Roma, Il San Lorenzo


Via dei Chiavari 4-5
Tel. 06.6865097
www.ilsanlorenzo.it
Sempre aperto, chiuso il sabato a pranzo e lunedì. Ferie in agosto

Uno dei luoghi comuni gastronomici più vicini alla realtà è quello sulla cottura del pesce: <quando è buono, meno si tocca, meglio è>. Ed è questo lo stile, immediatamente riconoscibile per un partenopeo quando si trova in giro, che segna la cucina del San Lorenzo, nel cuore proibito alle auto di Roma, a due passi da Campo dei Fiori: essenzialità, materia prima da collezione e tanto, tanto equilibrio. Il pesce arriva dal mare di Ponza, lo procura direttamente Gino dell’Acqua Pazza che ha anche una partecipazione nel locale. Una cucina di mare di cui si sentiva il bisogno a Roma, dove questo argomento ha sempre fatto fatica ad entrare nel modo giusto e soprattutto rigoroso. Qui ci sono finalmente sapori, sapori iodati, sapori sapidi, sapori non occultati o vissuti come fastidio, ma esaltati e spinti sino in fondo per il piacere degli amanti della cucina di pesce dal cuochetto napoletano a cui prediciamo fortuna e successo qui.
Volendo si può semplicemente farsi servire un piatto di crudo all’ingresso, bere un bicchiere di vino e uscirsene con una trentina di euro. Un modo per diversificare l’offerta e andare incontro alle esigenze sempre più varie e diverse della clientela.
Noi vi consigliamo invece sonoramente la cena che vale, servita in un ambiente che rispecchia in pieno la cucina, semplice, elegante, essenziale, con i fornelli bene a vista per chi entra, i pesci da mangiare esposti a mò di bancone da pescheria, poi piccoli ambienti ricavati grazie ad un sapiente restauro che ha il suo orgasmo finale nella visita alla cantina e, per chi non rinuncia alla sigaretta, nella stanza fumatori perfettamente attrezzata e dotata di autonomo bar. I piatti sono un segno molto chiaro, usuale quando si gira in Campania, piuttosto raro fuori: polpo verace, calamari di paranza con insalata di carciofi, fritto di calamaretti tanto per iniziare con la concessione alla fusion pasticciona della Capitale solo nella terrina di alici con burrata e tartufo nero.
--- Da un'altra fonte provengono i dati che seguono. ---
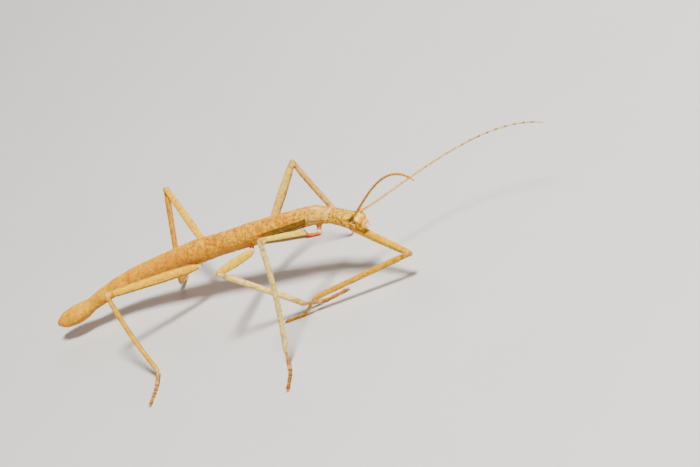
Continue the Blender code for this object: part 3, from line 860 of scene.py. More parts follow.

A questo punto il gioco di richiamo nordico andrebbe molto meglio con le acciughe perché il piatto, a noi pare, entra in deficit di acidità oltre che di sapidità.
Molto bene i primi, da considerare veri e propri classici, come il tagliolino all’astice, i paccheri di Gragnano (Di Nola) con pescespada, melanzane e provola, gli spaghetti con acciughe, peperoni e briciole di pane, i pennoni con pomodorini, cime di rapa e triglie. Bella l’idea del risotto quinto quarto con i fegatielli della rana pescatrice. Tra i secondi mettiamo un bonus di stupore e concentrazione di sapori filtrati da una gentile tecnica di pulizia nella bellissima zuppa di pesce che da sola vale la visita, che dico: il viaggio. Sfizioso il filetto di pesce con il ragout di vongole e cozze oppure il fritto di pesce tradizionale. Bene i dolci, con la zuppa di cioccolato con gelato ala latte e meringa ai lamponi, il babà con spuma di rancio, il caffè con sambuca e sigaretta. Piccola pasticceria per chiudere. La carta dei vini è attenta e aggiornata alle principali etichette di tutte le regioni e un po’ di Francia, a noi è piaciuta molto l’apertura con lo spumante metodo classico pontino Don Ferdinando di Taffuri Pouchan come aggancio al territorio di provenienza. La competenza del servizio completa la cornice di una visita sicuramente soddisfacente. Vediamo un po’ i costi: l’antipasto oscilla tra 15 e 18, il primo tra 15 e 22, il secondo ha il suo massimo con 36 euro nella citata zuppa di pesce, il dolce è a quota 10 euro. Insomma, una cena costa tra i 60 e i 70 euro, e per Roma, non c’è comparatio per il rapporto di spesa con l’appagamento di una materia prima insuperata.